### WHAT IS REQUIRED
What lines of the data hold the string "joints"? Pull each one out.

### DATA SEGMENT
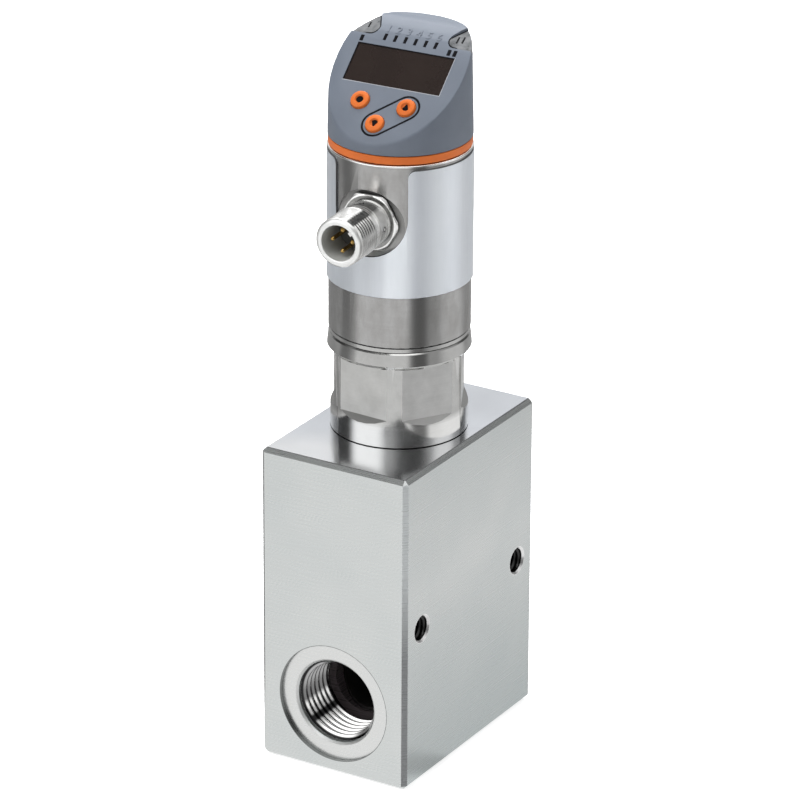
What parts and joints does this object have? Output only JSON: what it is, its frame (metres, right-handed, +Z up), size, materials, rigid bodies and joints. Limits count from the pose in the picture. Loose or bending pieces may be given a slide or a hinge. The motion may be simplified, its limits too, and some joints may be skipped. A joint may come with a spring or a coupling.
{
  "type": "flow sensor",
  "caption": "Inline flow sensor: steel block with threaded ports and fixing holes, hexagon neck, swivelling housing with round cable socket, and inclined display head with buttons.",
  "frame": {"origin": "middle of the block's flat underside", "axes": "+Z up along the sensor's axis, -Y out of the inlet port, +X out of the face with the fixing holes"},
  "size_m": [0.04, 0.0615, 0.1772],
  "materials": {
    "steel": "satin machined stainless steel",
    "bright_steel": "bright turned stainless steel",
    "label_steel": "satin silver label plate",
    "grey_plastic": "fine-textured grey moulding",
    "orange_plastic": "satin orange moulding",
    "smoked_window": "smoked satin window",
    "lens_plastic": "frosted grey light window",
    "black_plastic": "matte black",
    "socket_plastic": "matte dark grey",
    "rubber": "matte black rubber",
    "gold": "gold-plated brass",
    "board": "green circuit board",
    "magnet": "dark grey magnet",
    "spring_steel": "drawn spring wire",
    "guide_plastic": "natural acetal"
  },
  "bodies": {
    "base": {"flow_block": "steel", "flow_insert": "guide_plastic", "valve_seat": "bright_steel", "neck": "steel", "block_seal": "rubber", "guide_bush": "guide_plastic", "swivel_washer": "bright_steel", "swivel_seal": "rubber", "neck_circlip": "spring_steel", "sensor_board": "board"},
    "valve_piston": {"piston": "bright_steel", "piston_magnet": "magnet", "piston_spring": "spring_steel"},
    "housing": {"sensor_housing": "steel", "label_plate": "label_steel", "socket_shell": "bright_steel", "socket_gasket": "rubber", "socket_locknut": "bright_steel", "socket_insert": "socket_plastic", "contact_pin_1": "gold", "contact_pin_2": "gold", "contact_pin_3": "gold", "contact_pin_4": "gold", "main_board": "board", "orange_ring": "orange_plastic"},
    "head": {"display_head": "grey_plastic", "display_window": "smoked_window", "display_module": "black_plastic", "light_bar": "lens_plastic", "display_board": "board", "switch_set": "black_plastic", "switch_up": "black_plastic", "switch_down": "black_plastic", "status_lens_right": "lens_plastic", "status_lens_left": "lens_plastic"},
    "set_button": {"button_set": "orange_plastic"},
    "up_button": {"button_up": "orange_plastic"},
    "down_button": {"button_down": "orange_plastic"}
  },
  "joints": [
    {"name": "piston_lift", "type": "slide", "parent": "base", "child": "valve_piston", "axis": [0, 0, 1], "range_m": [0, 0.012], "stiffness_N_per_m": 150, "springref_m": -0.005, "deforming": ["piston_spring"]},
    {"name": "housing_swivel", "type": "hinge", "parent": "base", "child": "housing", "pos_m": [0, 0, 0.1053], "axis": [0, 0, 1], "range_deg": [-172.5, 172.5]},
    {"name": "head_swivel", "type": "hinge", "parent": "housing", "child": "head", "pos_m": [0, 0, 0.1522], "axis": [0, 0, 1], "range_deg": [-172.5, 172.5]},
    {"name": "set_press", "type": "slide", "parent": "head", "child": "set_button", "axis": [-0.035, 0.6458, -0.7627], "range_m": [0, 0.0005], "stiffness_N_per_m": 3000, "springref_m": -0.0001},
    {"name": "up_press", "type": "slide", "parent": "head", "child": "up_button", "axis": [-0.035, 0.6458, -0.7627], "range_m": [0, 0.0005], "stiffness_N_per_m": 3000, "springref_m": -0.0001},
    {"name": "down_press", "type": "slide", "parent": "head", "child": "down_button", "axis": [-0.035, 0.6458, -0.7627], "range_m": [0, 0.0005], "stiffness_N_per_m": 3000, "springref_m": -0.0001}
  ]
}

### EXERCISE RESPONSE
What parts and joints does this object have? Output only JSON: what it is, its frame (metres, right-handed, +Z up), size, materials, rigid bodies and joints. Limits count from the pose in the picture. Loose or bending pieces may be given a slide or a hinge. The motion may be simplified, its limits too, and some joints may be skipped. A joint may come with a spring or a coupling.
  "joints": [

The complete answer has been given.